At the end of Season 1, Elsbeth’s confidence wavers when she’s unable to solve a case and is nearly pushed out of her job. At the beginning of Season 2, it’s a relief to see that she’s gotten her groove back—unique to her as that groove may be.
“I like that this is a single woman. The most she’s got is a friend and a dog, but she’s attached to her life,” Preston says. “She’s attached to this work, and she really wanted this to continue.The threat of that being taken away is, I think, never going to quite go away. And it’s always good to have conflict.”
It’s been a pleasant surprise for both Preston and Tolins that viewers who have come up to them talk not just about enjoying Elsbeth as comedic relief. They have an emotional reaction to the show, particularly the way Elsbeth sees the world. Her oddness isn’t portrayed with cynicism. She encounters every challenge and interaction with earnestness and enthusiasm. She’s a Chicago transplant in New York who views the city, its sights, and its people with an almost moving sense of wonder.

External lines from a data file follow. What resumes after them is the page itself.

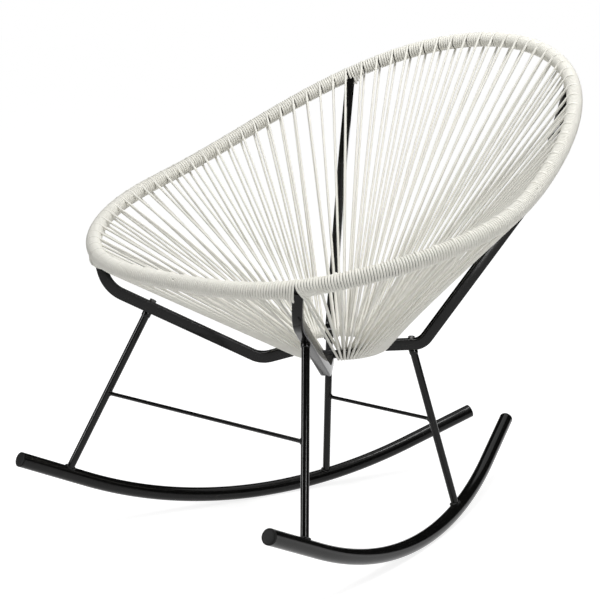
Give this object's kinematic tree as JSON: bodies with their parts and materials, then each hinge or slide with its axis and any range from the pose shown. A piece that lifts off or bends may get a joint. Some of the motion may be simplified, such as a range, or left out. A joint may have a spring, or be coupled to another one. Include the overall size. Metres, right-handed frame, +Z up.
{
  "type": "rocking cord chair",
  "caption": "Lounge chair on two curved rocker tubes: a tilted oval rim wound with cord, with straight cords drawn down from it to a small ring as a bucket seat.",
  "frame": {"origin": "middle of the box round the chair, on the floor that the rockers stand on", "axes": "+Z up, the front of the chair towards -Y, the sitter's left side towards +X"},
  "size_m": [0.8098, 0.9034, 0.8357],
  "materials": {
    "frame_paint": "gloss black powder coat",
    "cord": "satin off-white vinyl cord",
    "plug": "satin black",
    "fastener": "black oxide"
  },
  "bodies": {
    "root": {"rim_tube": "frame_paint", "seat_ring": "frame_paint", "seat_cords_1": "cord", "seat_cords_2": "cord", "seat_cords_3": "cord", "seat_cords_4": "cord", "seat_cords_5": "cord", "seat_cords_6": "cord", "seat_cords_7": "cord", "seat_cords_8": "cord", "seat_cords_9": "cord", "seat_cords_10": "cord", "seat_cords_11": "cord", "seat_cords_12": "cord", "rim_wrap_front_right": "cord", "rim_wrap_rear_right": "cord", "rim_wrap_rear_left": "cord", "rim_wrap_front_left": "cord", "bow_front_right": "frame_paint", "bow_rear_right": "frame_paint", "bow_front_left": "frame_paint", "bow_rear_left": "frame_paint", "rocker_right": "frame_paint", "rocker_left": "frame_paint", "rocker_plug_front_right": "plug", "rocker_plug_rear_right": "plug", "rocker_plug_front_left": "plug", "rocker_plug_rear_left": "plug", "stretcher_front": "frame_paint", "stretcher_rear": "frame_paint", "leg_front_right": "frame_paint", "leg_bolt_front_right": "fastener", "leg_washer_front_right": "fastener", "foot_weld_front_right": "frame_paint", "stretcher_weld_front_right": "frame_paint", "leg_front_left": "frame_paint", "leg_bolt_front_left": "fastener", "leg_washer_front_left": "fastener", "foot_weld_front_left": "frame_paint", "stretcher_weld_front_left": "frame_paint", "leg_rear_right": "frame_paint", "leg_bolt_rear_right": "fastener", "leg_washer_rear_right": "fastener", "foot_weld_rear_right": "frame_paint", "stretcher_weld_rear_right": "frame_paint", "leg_rear_left": "frame_paint", "leg_bolt_rear_left": "fastener", "leg_washer_rear_left": "fastener", "foot_weld_rear_left": "frame_paint", "stretcher_weld_rear_left": "frame_paint"}
  },
  "joints": []
}
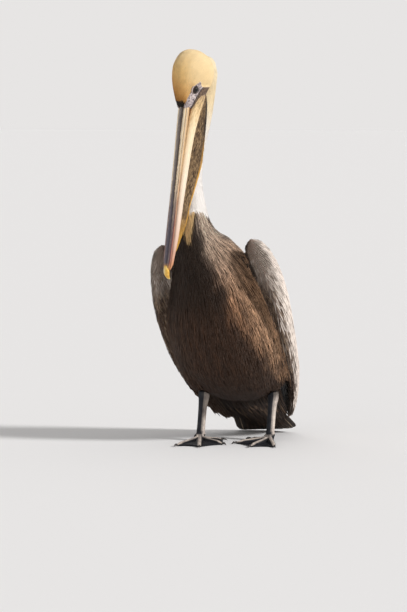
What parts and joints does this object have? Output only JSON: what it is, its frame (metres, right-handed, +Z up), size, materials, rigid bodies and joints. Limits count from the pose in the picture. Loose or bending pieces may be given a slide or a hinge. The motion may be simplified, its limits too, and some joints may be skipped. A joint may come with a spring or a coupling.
{
  "type": "brown pelican",
  "caption": "Life-size brown pelican standing at rest, neck drawn up in a curve, long hooked bill pointed down before the breast, wings folded, webbed feet flat.",
  "frame": {"origin": "on the floor under the middle of the bird's bounding box", "axes": "+Z up, -Y the way the bird's body faces, +X towards the bird's left; head and bill are turned about 28 degrees to its right"},
  "size_m": [0.2612, 0.3826, 0.7298],
  "materials": {
    "crown": "pale buff-yellow head feathers, dense and soft",
    "neck": "short white plush neck feathers",
    "breast": "blackish-brown breast and belly feathers with pale streaks",
    "wing": "silver-grey pointed wing coverts with dark edges",
    "quills": "dark brown flight and tail feathers with pale shafts",
    "bill": "satin horn, cream at the base, dusky rose towards the tip",
    "nail": "yellow nail at the bill's tip",
    "pouch": "wrinkled olive-brown skin",
    "legs": "scaly blackish-grey skin",
    "claws": "black horn",
    "eyes": "dark wet eye"
  },
  "bodies": {
    "root": {"bill_hook": "nail", "bill_lower": "bill", "bill_upper": "bill", "claw_left_hallux": "claws", "claw_left_inner": "claws", "claw_left_middle": "claws", "claw_left_outer": "claws", "claw_right_hallux": "claws", "claw_right_inner": "claws", "claw_right_middle": "claws", "claw_right_outer": "claws", "eye_left": "eyes", "eye_right": "eyes", "foot_left": "legs", "foot_right": "legs", "head": "crown", "neck_lower": "neck", "neck_middle": "neck", "neck_upper": "neck", "pouch": "pouch", "tail": "quills", "tarsus_left": "legs", "tarsus_right": "legs", "thigh_left": "breast", "thigh_right": "breast", "trunk": "breast", "wing_left_arm": "wing", "wing_left_primaries": "quills", "wing_left_secondaries": "wing", "wing_right_arm": "wing", "wing_right_primaries": "quills", "wing_right_secondaries": "wing"}
  },
  "joints": []
}
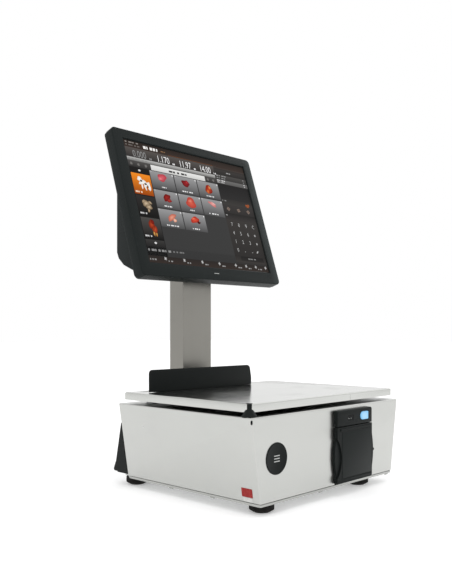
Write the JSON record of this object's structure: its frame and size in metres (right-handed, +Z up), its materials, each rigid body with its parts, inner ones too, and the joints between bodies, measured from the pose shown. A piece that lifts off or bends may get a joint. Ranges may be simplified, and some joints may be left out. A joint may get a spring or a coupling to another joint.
{
  "type": "touchscreen retail scale",
  "caption": "Counter-top weighing scale with a tilting touch monitor on a steel column, a lift-off weigh plate and a pull-out label printer cassette.",
  "frame": {"origin": "on the counter under the centre of the whole outline, front of the printer to back of the connectors", "axes": "+X to the right seen from the front, +Y to the back, +Z up"},
  "size_m": [0.3822, 0.3661, 0.6105],
  "materials": {
    "stainless": "polished",
    "column_steel": "brushed",
    "steel_zinc": "zinc plated",
    "black_plastic": "satin",
    "charcoal_plastic": "fine texture",
    "black_rubber": "matt",
    "aluminium": "satin",
    "screen_glass": "anti-glare",
    "circuit_board": "solder mask",
    "blue_button": "lit",
    "red_label": "print",
    "paper": "matt",
    "brass": "machined",
    "clear_plastic": "clear"
  },
  "bodies": {
    "base": {"base_plate": "steel_zinc", "body_shell": "stainless", "rear_cover": "black_plastic", "power_inlet": "black_plastic", "connector_block": "steel_zinc", "main_board": "circuit_board", "power_supply": "aluminium", "spirit_level": "clear_plastic", "badge_disc": "black_plastic", "side_label": "red_label", "cell_pedestal": "aluminium", "load_cell": "aluminium", "cell_spacer": "aluminium", "platform_spider": "aluminium", "under_tray": "black_plastic", "printer_fascia": "black_plastic", "led_window": "clear_plastic", "rail_left": "steel_zinc", "rail_right": "steel_zinc", "post_foot": "steel_zinc", "post": "column_steel", "post_head": "steel_zinc", "hinge_shaft": "steel_zinc"},
    "plate": {"weigh_plate": "stainless", "backstop": "black_plastic"},
    "cassette": {"cassette_chassis": "steel_zinc", "cassette_door": "black_plastic", "printer_motor": "steel_zinc"},
    "roll": {"label_roll": "paper", "roll_spindle": "black_plastic"},
    "rewinder": {"rewind_spool": "black_plastic"},
    "platen": {"platen_roller": "black_rubber", "platen_gear": "brass"},
    "pinion": {"motor_pinion": "brass"},
    "head": {"print_head": "aluminium"},
    "latch": {"latch_knob": "black_plastic"},
    "button": {"print_button": "blue_button"},
    "switch": {"rocker_switch": "black_plastic"},
    "monitor": {"monitor_chassis": "steel_zinc", "lcd_panel": "steel_zinc", "touch_glass": "screen_glass", "monitor_bezel": "charcoal_plastic", "monitor_housing": "charcoal_plastic", "computer_board": "circuit_board", "driver_board": "circuit_board", "heat_sink": "aluminium", "hinge_bracket": "steel_zinc"},
    "foot_fl": {"foot_pad_fl": "black_rubber", "foot_stud_fl": "steel_zinc"},
    "foot_fr": {"foot_pad_fr": "black_rubber", "foot_stud_fr": "steel_zinc"},
    "foot_rl": {"foot_pad_rl": "black_rubber", "foot_stud_rl": "steel_zinc"},
    "foot_rr": {"foot_pad_rr": "black_rubber", "foot_stud_rr": "steel_zinc"}
  },
  "joints": [
    {"name": "monitor_tilt", "type": "hinge", "parent": "base", "child": "monitor", "pos_m": [0, 0.14955, 0.43], "axis": [-1, 0, 0], "range_deg": [-9, 15]},
    {"name": "plate_lift", "type": "slide", "parent": "base", "child": "plate", "axis": [0, 0, 1], "range_m": [0, 0.06]},
    {"name": "cassette_slide", "type": "slide", "parent": "base", "child": "cassette", "axis": [0, -1, 0], "range_m": [0, 0.14]},
    {"name": "roll_spin", "type": "hinge", "parent": "cassette", "child": "roll", "pos_m": [0.0505, -0.10645, 0.0665], "axis": [1, 0, 0], "continuous": true},
    {"name": "platen_spin", "type": "hinge", "parent": "cassette", "child": "platen", "pos_m": [0.04, -0.16045, 0.0985], "axis": [1, 0, 0], "continuous": true},
    {"name": "pinion_spin", "type": "hinge", "parent": "cassette", "child": "pinion", "pos_m": [0.077, -0.15424, 0.08518], "axis": [1, 0, 0], "continuous": true},
    {"name": "rewind_spin", "type": "hinge", "parent": "cassette", "child": "rewinder", "pos_m": [0.04, -0.16045, 0.044], "axis": [1, 0, 0], "continuous": true},
    {"name": "head_lift", "type": "hinge", "parent": "cassette", "child": "head", "pos_m": [0.04, -0.14245, 0.101], "axis": [-1, 0, 0], "range_deg": [0, 4], "stiffness_Nm_per_rad": 0.5, "springref_deg": -5.73},
    {"name": "latch_turn", "type": "hinge", "parent": "cassette", "child": "latch", "pos_m": [0.1035, -0.17825, 0.064], "axis": [1, 0, 0], "range_deg": [0, 70]},
    {"name": "button_press", "type": "slide", "parent": "base", "child": "button", "axis": [0, 1, 0], "range_m": [0, 0.0013], "stiffness_N_per_m": 300, "springref_m": -0.001},
    {"name": "switch_rock", "type": "hinge", "parent": "base", "child": "switch", "pos_m": [0.07, 0.17505, 0.073], "axis": [-1, 0, 0], "range_deg": [0, 10]},
    {"name": "foot_turn_fl", "type": "hinge", "parent": "base", "child": "foot_fl", "pos_m": [-0.1405, -0.14865, 0], "axis": [0, 0, 1], "range_deg": [-360, 360]},
    {"name": "foot_turn_fr", "type": "hinge", "parent": "base", "child": "foot_fr", "pos_m": [0.1115, -0.14465, 0], "axis": [0, 0, 1], "range_deg": [-360, 360]},
    {"name": "foot_turn_rl", "type": "hinge", "parent": "base", "child": "foot_rl", "pos_m": [-0.1446, 0.12855, 0], "axis": [0, 0, 1], "range_deg": [-360, 360]},
    {"name": "foot_turn_rr", "type": "hinge", "parent": "base", "child": "foot_rr", "pos_m": [0.1446, 0.12855, 0], "axis": [0, 0, 1], "range_deg": [-360, 360]}
  ],
  "couplings": [
    {"joint": "platen_spin", "follows": "roll_spin", "ratio": 6.1667},
    {"joint": "pinion_spin", "follows": "roll_spin", "ratio": -11.1},
    {"joint": "rewind_spin", "follows": "roll_spin", "ratio": 5.2857}
  ]
}
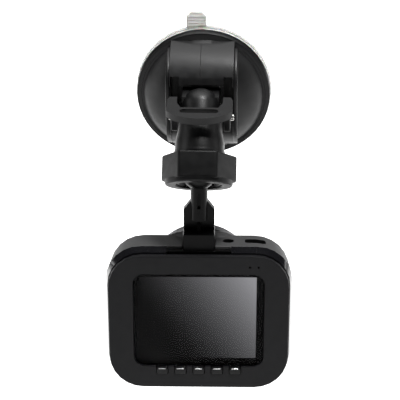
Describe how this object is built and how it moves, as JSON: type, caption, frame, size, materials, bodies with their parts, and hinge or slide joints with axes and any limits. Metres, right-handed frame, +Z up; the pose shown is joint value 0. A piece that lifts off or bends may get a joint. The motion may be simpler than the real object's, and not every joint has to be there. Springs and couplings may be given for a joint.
{
  "type": "dash camera",
  "caption": "Dash camera with a rear screen, hung from a ball joint and a suction mount with a cam lever.",
  "frame": {"origin": "middle of the suction cup's sealing face", "axes": "+Z up, +Y through the windscreen, +X to the driver's right; the screen faces -Y"},
  "size_m": [0.066, 0.0527, 0.1289],
  "materials": {
    "housing_black": "satin moulded",
    "clear_gel": "clear soft gel",
    "stud_plastic": "moulded",
    "axle_steel": "turned",
    "lever_black": "satin moulded",
    "arm_black": "satin moulded",
    "screw_steel": "plain",
    "nut_black": "satin moulded",
    "collet_plastic": "moulded",
    "bracket_black": "satin moulded",
    "bezel_black": "matte",
    "trim_gloss": "gloss",
    "shell_grey": "fine grain",
    "ring_silver": "satin silver",
    "lens_black": "black",
    "lens_glass": "coated",
    "screen_window": "smoked",
    "screen_panel": "dark",
    "keypad_rubber": "moulded",
    "circuit_board": "solder mask",
    "sensor_chip": "chip",
    "battery_foil": "foil pouch",
    "speaker_black": "black",
    "led_lens": "clear red",
    "card_plastic": "moulded",
    "key_cap": "satin"
  },
  "bodies": {
    "mount": {"suction_housing": "housing_black", "suction_cup": "clear_gel", "arm": "arm_black", "arm_screw_1": "screw_steel", "arm_screw_2": "screw_steel"},
    "stud": {"cup_stud": "stud_plastic", "lever_axle": "axle_steel"},
    "lever": {"cam_lever": "lever_black"},
    "nut": {"clamp_nut": "nut_black"},
    "collet": {"collet": "collet_plastic"},
    "camera": {"ball_bracket": "bracket_black", "rear_bezel": "bezel_black", "trim_band": "trim_gloss", "front_shell": "shell_grey", "lens_ring": "ring_silver", "lens_cone": "lens_black", "lens_barrel": "lens_black", "lens_glass": "lens_glass", "lcd_window": "screen_window", "lcd_panel": "screen_panel", "key_pad": "keypad_rubber", "main_board": "circuit_board", "image_sensor": "sensor_chip", "battery": "battery_foil", "speaker": "speaker_black", "microphone": "screw_steel", "status_led": "led_lens", "usb_socket": "screw_steel", "av_jack": "stud_plastic", "card_socket": "screw_steel", "case_screw_1": "screw_steel", "case_screw_2": "screw_steel", "case_screw_3": "screw_steel", "case_screw_4": "screw_steel"},
    "card": {"memory_card": "card_plastic"},
    "key_1": {"key_1": "key_cap"},
    "key_2": {"key_2": "key_cap"},
    "key_3": {"key_3": "key_cap"},
    "key_4": {"key_4": "key_cap"},
    "key_5": {"key_5": "key_cap"}
  },
  "joints": [
    {"name": "lever_hinge", "type": "hinge", "parent": "stud", "child": "lever", "pos_m": [0, -0.02336, -0.00454], "axis": [-1, 0, 0], "range_deg": [0, 38]},
    {"name": "stud_slide", "type": "slide", "parent": "mount", "child": "stud", "axis": [0, 0.9816, 0.1908], "range_m": [0, 0.0015]},
    {"name": "nut_spin", "type": "hinge", "parent": "mount", "child": "nut", "pos_m": [0, -0.0354, -0.02043], "axis": [0, 0.4695, 0.8829], "range_deg": [-180, 180]},
    {"name": "ball_pan", "type": "hinge", "parent": "mount", "child": "collet", "pos_m": [0, -0.0354, -0.02043], "axis": [0, 0.4695, 0.8829], "range_deg": [-30, 30]},
    {"name": "ball_tilt", "type": "hinge", "parent": "collet", "child": "camera", "pos_m": [0, -0.0354, -0.02043], "axis": [-1, 0, 0], "range_deg": [-5, 55]},
    {"name": "card_slide", "type": "slide", "parent": "camera", "child": "card", "axis": [0, 0, -1], "range_m": [0, 0.014]},
    {"name": "key_1_press", "type": "slide", "parent": "camera", "child": "key_1", "axis": [-0.0349, 0.9994, 0], "range_m": [0, 0.0004], "stiffness_N_per_m": 300, "springref_m": -0.0005},
    {"name": "key_2_press", "type": "slide", "parent": "camera", "child": "key_2", "axis": [-0.0349, 0.9994, 0], "range_m": [0, 0.0004], "stiffness_N_per_m": 300, "springref_m": -0.0005},
    {"name": "key_3_press", "type": "slide", "parent": "camera", "child": "key_3", "axis": [-0.0349, 0.9994, 0], "range_m": [0, 0.0004], "stiffness_N_per_m": 300, "springref_m": -0.0005},
    {"name": "key_4_press", "type": "slide", "parent": "camera", "child": "key_4", "axis": [-0.0349, 0.9994, 0], "range_m": [0, 0.0004], "stiffness_N_per_m": 300, "springref_m": -0.0005},
    {"name": "key_5_press", "type": "slide", "parent": "camera", "child": "key_5", "axis": [-0.0349, 0.9994, 0], "range_m": [0, 0.0004], "stiffness_N_per_m": 300, "springref_m": -0.0005}
  ],
  "couplings": [
    {"joint": "lever_hinge", "follows": "stud_slide", "rad_per_m": 442.15}
  ]
}
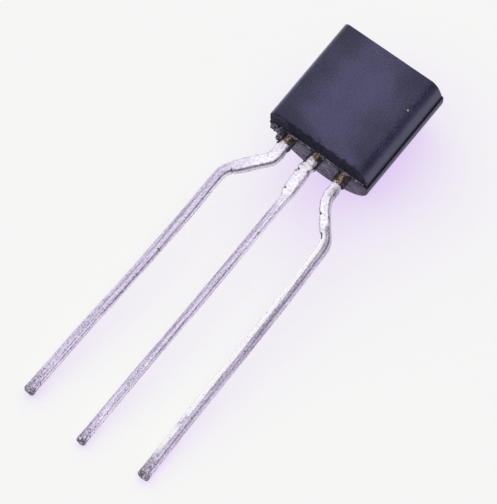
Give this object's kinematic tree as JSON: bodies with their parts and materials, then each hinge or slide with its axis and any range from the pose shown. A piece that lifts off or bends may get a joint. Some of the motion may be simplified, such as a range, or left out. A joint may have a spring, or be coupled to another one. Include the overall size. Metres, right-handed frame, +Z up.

A New Yorker myself, it’s changed how I look at the city where I live. Preston says playing Elsbeth has done the same for her.
“I’ve lived in New York for over 30 years, and I don’t look up,” she says. “I look up now, you know? I mean, I really do. I mean that literally, but also just metaphorically. I really am taking the time to take in what that great city has to offer.”
The city itself, then, is its own character. Elsbeth arrives in the pilot via a red doubledecker sightseeing bus to the iconic fountain at Lincoln Center. A memorable case in Season 1 unfolded at the runway shows during New York Fashion Week. The Season 2 premiere transports viewers to the Metropolitan Opera House.
Preston and Tolins fantasize about locations where they could set future episodes, like the raised pathways of the High Line or the Natural History Museum. Of course, the nature of the series complicates things.
“You call a location and say we want to shoot a CBS show there, and they go. ‘Oh, sure, wonderful. What’s it about?’” Tolins says, laughing. “‘Well, there’s a murder that takes place…’ Suddenly they become less enthusiastic.”
Requests to film at Arthur Ashe Stadium, where the U.S. Open takes place, and the Juilliard School for performing arts—Preston’s alma mater—were met with conversations just like that. Luckily, Tolins says, “every place in New York is special”—a very Elsbethian way of looking at things.
“I also have noticed, I will actually say things to people, like if I see somebody who looks great, I’ll just say, ‘Wow, you really look amazing. I love that outfit,’ in a way that I wouldn’t have done before,” Preston says. “This character, she’s n rubbing off on me in the best way. I think we should all have a little bit of Elsbeth in us.”
“I’m amazed how often people say to me, she is what we need right now,” Tolins says. “There’s a kind of warmth and joy that she brings to the world that people are craving.”